Good luck with your meditation and reading, it sounds like it's helping you focus.
What is your daily schedule like? I'm on a 9am-5pm schedule, so my evenings are completely free to do/eat/snack on whatever.
Well, I work 9-3:30 but have college classes and homework most evenings. Doesn't much stop my binging. :/ I feel I actually eat less when I have less obligations because then I can draw, read, do yoga, play cards...things that make me happy.
My binges come from a place of sadness I think, less boredom. I really think I'm sad that I'm so overweight and it causes me to overeat. A bad cycle I have to break, otherwise I'll never lose it!

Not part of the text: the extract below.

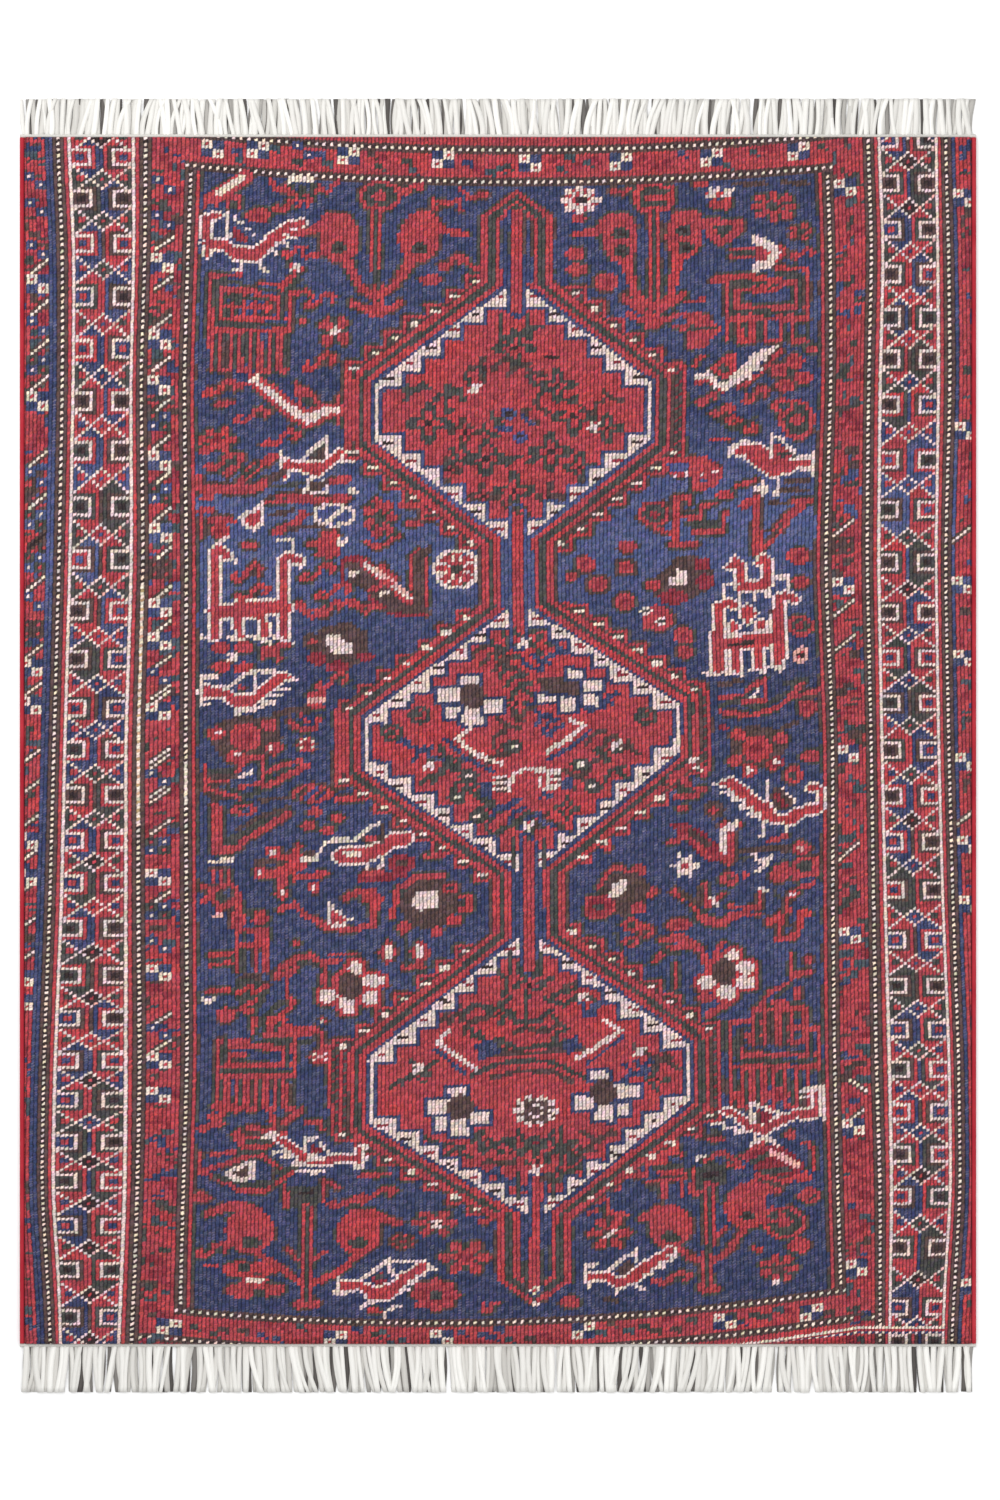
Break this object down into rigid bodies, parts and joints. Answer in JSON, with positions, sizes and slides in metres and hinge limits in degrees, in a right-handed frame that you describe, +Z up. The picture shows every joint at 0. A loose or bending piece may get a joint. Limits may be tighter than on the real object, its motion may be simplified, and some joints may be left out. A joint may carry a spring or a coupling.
{
  "type": "shiraz rug",
  "caption": "Flat hand-knotted wool rug with a pole medallion design on a navy field, red borders, overcast side edges and a cut white warp fringe at both ends.",
  "frame": {"origin": "centre of the rug's footprint, fringes included, at its underside", "axes": "+X across the rug, to the right seen from above; +Y along its length, to the end at the top of the picture; +Z up"},
  "size_m": [1.15, 1.557, 0.009],
  "materials": {
    "pile_wool": "knotted wool pile in madder red, indigo navy, dark green, brown and ivory",
    "overcast_wool": "crimson wool yarn wound round the side warps",
    "warp_cotton": "undyed off-white cotton warps, cut straight"
  },
  "bodies": {
    "root": {"rug": "pile_wool", "selvedge_left": "overcast_wool", "selvedge_right": "overcast_wool", "fringe_top": "warp_cotton", "fringe_bottom": "warp_cotton"}
  },
  "joints": []
}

Ah, I gotcha. Well, it's good to know the emotions you're feeling before and as you binge. Sounds like relaxation is helping - are you still meditating?
As for me, I'm falling asleep this week! Hopefully I'll be able to sleep soon and get up for my morning workout. I did well today, even though I ate a little more than expected. Getting back down to 1400 calories has been a challenge, and I've been feeling mentally and physically empty from not snacking all evening. Tonight, my body was craving salt, so I ate approx 20 peanuts (the ones with the shells on them which was good for fidgeting) and then 3 tortilla chips. Probably an extra 150-200 calories, but I felt better after having the salt. I don't consider it a binge, since I had a conscious control of my eating.
Hope tonight is a successful binge-free night for you!